VULCANIA'S BIGGEST potential problem isn't Giscard's ego, however. It's that, like so many French films, the place is beautiful but a little dull. My tour was supposed to last a day, but I saw and did everything there was to see and do in less than two hours.
If Vulcania is a snooze, it's because the designers bent over backward to make sure entertainment did not outweigh education. As Boulliaud put it: “We have to be certain that the exhibits in the park have scientific information and are not just for fun.”
And there lies the hidden flaw of third-way attractions: It is possible to create a theme park that satisfies everyone but the tourists. Parks live or die on word of mouth and repeat business, and while I understand why Vulcania is packed with curious families now, it's hard to imagine people running home to tell their friends it's worth 17 bucks.
Oh, well, if Vulcania tanks, there's always the allure of the real volcanoes. Auroi suggested that, before I left town, I take a trip to the top of the Puy-de-D(tm)me, to see what attracted people to the Auvergne in the first place. The Puy is a mile-high volcanic peak with an extraordinarily ugly TV antenna anchored on top that gives it the appearance of a Prussian military helmet. Every few years, its steep incline serves as a punishing stage in the Tour de France, but the day I visited, most of the action consisted of thirsty backpackers looking for water and a dozen or so parapenters buzzing around in their Day-Glo getups.

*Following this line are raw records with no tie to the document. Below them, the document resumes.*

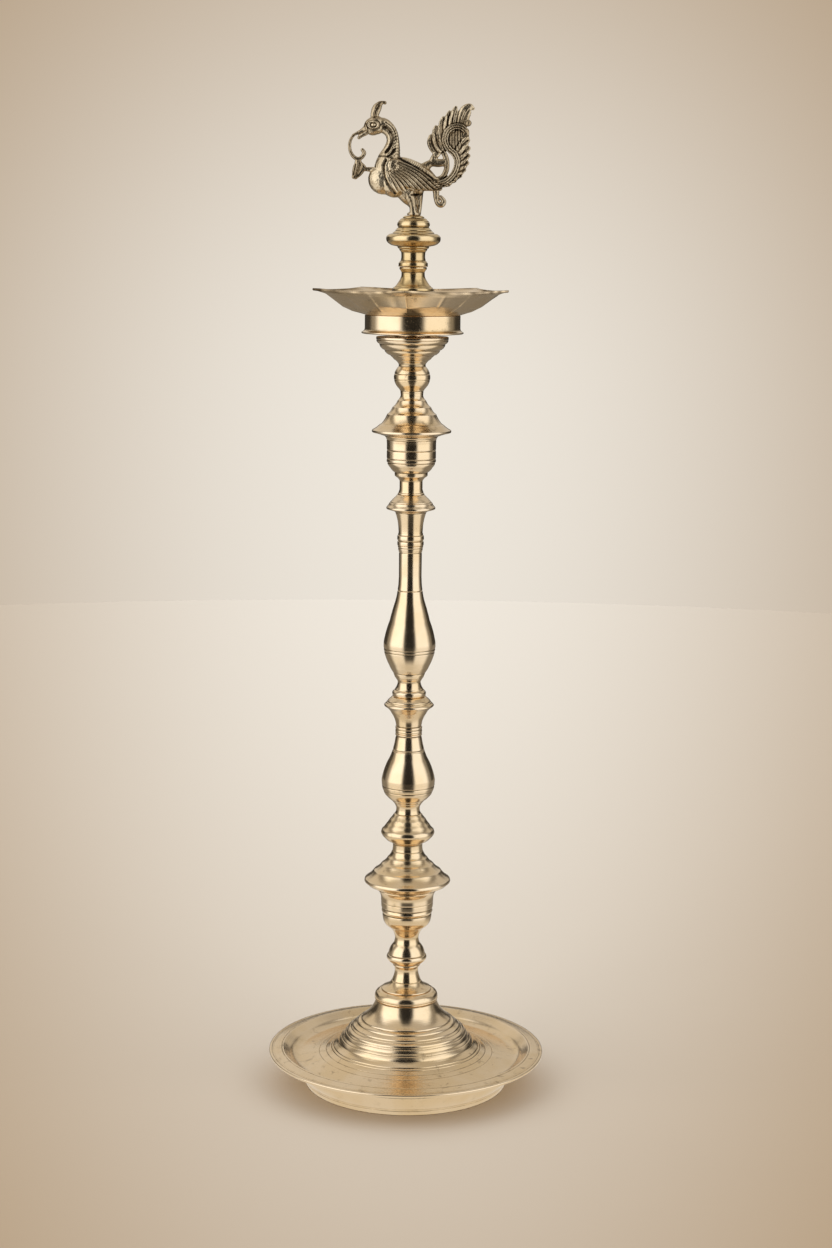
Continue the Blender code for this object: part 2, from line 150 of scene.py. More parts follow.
def store(mesh, key, values):
    """Keeps a number for each of a mesh's points, for a material to read."""
    stored = mesh.attributes.new(key, "FLOAT", "POINT")
    stored.data.foreach_set("value", values.astype(np.float32))


def smooth_object(name, mesh):
    """A smooth-shaded object of this mesh, in the scene."""
    mesh.polygons.foreach_set("use_smooth", np.ones(len(mesh.polygons), bool))
    obj = bpy.data.objects.new(name, mesh)
    bpy.context.scene.collection.objects.link(obj)
    return obj


def grid_object(name, points, around=False, along=False, numbers=None):
    """A mesh from a grid of points (rows, columns, 3), its faces outward where the columns run
    anticlockwise seen from outside the last row. around joins the last column to the first, and
    along the last row to the first. Points that coincide, as at a pole, are made one."""
    rows, columns = points.shape[:2]
    index = np.arange(rows * columns).reshape(rows, columns)
    low_rows = index if along else index[:-1]
    high_rows = np.roll(index, -1, 0) if along else index[1:]
    if not around:
        corners = [low_rows[:, :-1], low_rows[:, 1:], high_rows[:, 1:], high_rows[:, :-1]]
    else:
        corners = [low_rows, np.roll(low_rows, -1, 1), np.roll(high_rows, -1, 1), high_rows]
    faces = np.stack([c.ravel() for c in corners], 1)
    mesh = bpy.data.meshes.new(name)
    mesh.from_pydata(points.reshape(-1, 3), [], faces)
    for key, values in (numbers or {}).items():
        values = np.broadcast_to(values, (rows, columns)).ravel()
        store(mesh, key, values)
    if around and np.ptp(points[[0, -1]], axis=1).max(-1).min() < 1e-9:
        welded = bmesh.new()
        welded.from_mesh(mesh)
        bmesh.ops.remove_doubles(welded, verts=welded.verts, dist=1e-7)
        welded.to_mesh(mesh)
        welded.free()
    return smooth_object(name, mesh)


def turned_grid(line, around):
    """A line of (radius, height) rows carried round the Z axis at this many evenly spaced turns."""
    angle = np.linspace(0, 2 * np.pi, around, endpoint=False)
    flat = [line[:, :1] * np.cos(angle), line[:, :1] * np.sin(angle)]
    return np.stack([*flat, np.repeat(line[:, 1:], around, 1)], -1)


FLOOR_RADIUS, COVE_RADIUS, WALL_HEIGHT = 3.0, 1.6, 5.0
FLOOR_ROWS, ROUND_STEPS = 12, 96
bend = np.linspace(0, np.pi / 2, 17)
flat_floor = np.stack([np.linspace(0.01, FLOOR_RADIUS, FLOOR_ROWS), np.zeros(FLOOR_ROWS)], 1)
cove = np.stack([FLOOR_RADIUS + COVE_RADIUS * np.sin(bend), COVE_RADIUS * (1 - np.cos(bend))], 1)
sweep = np.concatenate([flat_floor, cove, [(FLOOR_RADIUS + COVE_RADIUS, WALL_HEIGHT)]])

BEAM_DISTANCE, BEAM_HEIGHT = 2.17, 0.7825      # where the beam starts, and where the camera stands
BEAM_HALF_WIDTH, BEAM_SINK, BEAM_ABOVE, BEAM_BELOW = 0.207, 0.077, 0.223, 0.387
PAINTED_BEAM_PAPER, SHADED_PAPER = (0.847, 0.792, 0.708, 1), (0.392, 0.262, 0.139, 1)


def paper_with_painted_beam(paint):
    """Paper with the painted light of a soft front beam on it: pale along the middle of the beam, which
    sinks a little towards the back, and a brown beige painted shade outside it. With across and rise
    the slopes of a point seen from the beam's start, over its half width and half heights, the share of
    pale is exp(-(across^2 + rise^2)^1.05). Floor and wall follow the same rule, so it runs on over both."""
    x, y, z = paint.split(paint.place())
    reach = (y + BEAM_DISTANCE).most(0.8)
    across = (x / reach) / BEAM_HALF_WIDTH
    rise = (z - BEAM_HEIGHT) / reach + BEAM_SINK
    rise = rise.most(0) / BEAM_ABOVE + rise.least(0) / BEAM_BELOW
    off = (across * across + rise * rise) ** 1.05
    return paint.mix((0 - off).math("EXPONENT"), SHADED_PAPER, PAINTED_BEAM_PAPER)


# The floor's colour carries the painted beam and its painted shade; the room and the top light light it as
# well.
floor = grid_object("studio_floor", turned_grid(sweep[:FLOOR_ROWS], ROUND_STEPS)[::-1], around=True)
floor_paper = bpy.data.materials.new("floor_paper")
floor_paper.use_nodes = True
paint = Paint(floor_paper.node_tree)
surface = paint.add("BsdfPrincipled", inputs={"Base Color": paper_with_painted_beam(paint), "Roughness": 1.0})
surface.socket.node.inputs["Specular IOR Level"].default_value = 0.0
paint.add("OutputMaterial", inputs={"Surface": surface})

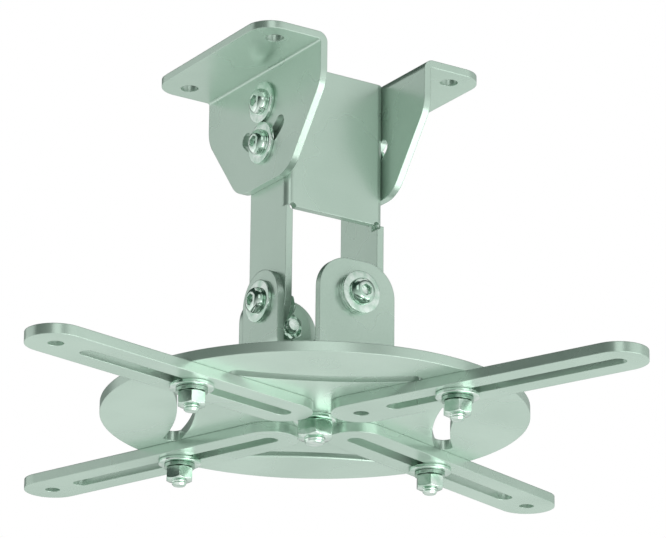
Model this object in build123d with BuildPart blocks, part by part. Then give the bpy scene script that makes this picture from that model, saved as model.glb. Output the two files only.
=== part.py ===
import os
from math import cos, radians, sin
from build123d import *

os.makedirs("parts", exist_ok=True)

# driving sizes, in millimetres
sheet = 3.0
seat_gap = 0.05
hole_gap = 0.06
bolt_r = 3.0
head_r = 5.25
head_h = 3.3
crown_share = 0.52
rim_share = 0.12
bulge_out = 0.32
bulge_up = 0.72
socket_r = 2.3
socket_depth = 2.0
nut_flats = 10.0
nut_h = 5.0
washer_r = 8.4
washer_t = 1.5
spring_r = 6.0
spring_t = 1.6
spring_slit = 1.0
thread_end = 2.2

yoke_width = 45.0
yoke_depth = 26.0
yoke_bend = 3.3
yoke_bend_inner = 0.6
yoke_top = -2.5
web_bottom = -61.5
notch_r = 1.5

bracket_length = 82.0
bracket_drop = 50.0
bracket_reach = 29.5
bracket_straight = 20.0
bracket_foot = 36.0
bracket_round = 14.0
flange_round = 10.0
bend_r = 4.0
bend_inner = 1.0
ceiling_hole_r = 3.5
ceiling_hole_x = 40.5
ceiling_hole_y = 31.5
pivot_z = -16.0
lock_radius = 17.0
lock_swing = 45.0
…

You can buy a silly volcano T-shirt and a nice glass of Bordeaux on the peak, and the views are great. But it's pretty obvious from the lack of humanity on the surrounding hills that what they say in Paris is true: The Auvergne really is the middle of nowhere. As I sat with my wine and watched a flier stub out his cigarette and soar above the invisible theme park below, I thought: Vulcania or no Vulcania, this is still one of the least Americanized spots left in France. No wonder the French don't want to come here.